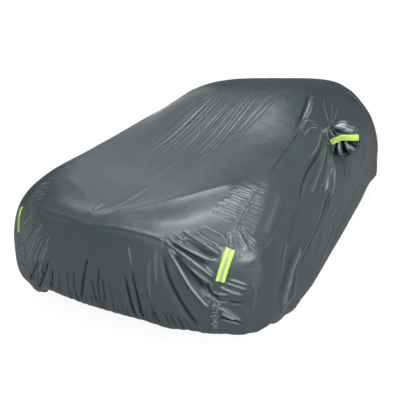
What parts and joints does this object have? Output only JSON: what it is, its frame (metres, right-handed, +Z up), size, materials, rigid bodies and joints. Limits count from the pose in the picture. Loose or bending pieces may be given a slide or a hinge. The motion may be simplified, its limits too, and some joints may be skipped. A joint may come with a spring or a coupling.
{
  "type": "fitted car cover",
  "caption": "Fitted cover for a hatchback car, of coated cloth with an elastic hem, door mirror pockets and reflective tapes, shaped as it hangs over the car.",
  "frame": {"origin": "point on the underside of the top panel, at the middle of the roof, where the car that is left out carries the cover", "axes": "+Z up, -Y towards the front of the car, +X towards the car's left side"},
  "size_m": [2.0087, 4.3278, 1.3222],
  "materials": {
    "cloth": "satin slate-grey coated polyester",
    "tape": "yellow-green reflective tape with a silver-grey middle"
  },
  "bodies": {
    "root": {"top_panel": "cloth", "side_panel_left": "cloth", "side_panel_right": "cloth", "mirror_pocket_left": "cloth", "mirror_pocket_right": "cloth", "front_tape_left": "tape", "front_tape_right": "tape", "pocket_tape_left": "tape", "pocket_tape_right": "tape"}
  },
  "joints": []
}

________________

Would you reproduce the material above in full, exactly as given?

**Solution for this task:**
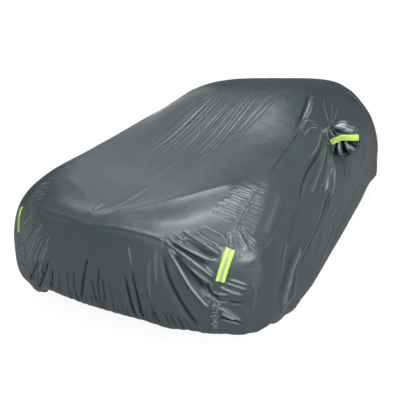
What parts and joints does this object have? Output only JSON: what it is, its frame (metres, right-handed, +Z up), size, materials, rigid bodies and joints. Limits count from the pose in the picture. Loose or bending pieces may be given a slide or a hinge. The motion may be simplified, its limits too, and some joints may be skipped. A joint may come with a spring or a coupling.
{
  "type": "fitted car cover",
  "caption": "Fitted cover for a hatchback car, of coated cloth with an elastic hem, door mirror pockets and reflective tapes, shaped as it hangs over the car.",
  "frame": {"origin": "point on the underside of the top panel, at the middle of the roof, where the car that is left out carries the cover", "axes": "+Z up, -Y towards the front of the car, +X towards the car's left side"},
  "size_m": [2.0087, 4.3278, 1.3222],
  "materials": {
    "cloth": "satin slate-grey coated polyester",
    "tape": "yellow-green reflective tape with a silver-grey middle"
  },
  "bodies": {
    "root": {"top_panel": "cloth", "side_panel_left": "cloth", "side_panel_right": "cloth", "mirror_pocket_left": "cloth", "mirror_pocket_right": "cloth", "front_tape_left": "tape", "front_tape_right": "tape", "pocket_tape_left": "tape", "pocket_tape_right": "tape"}
  },
  "joints": []
}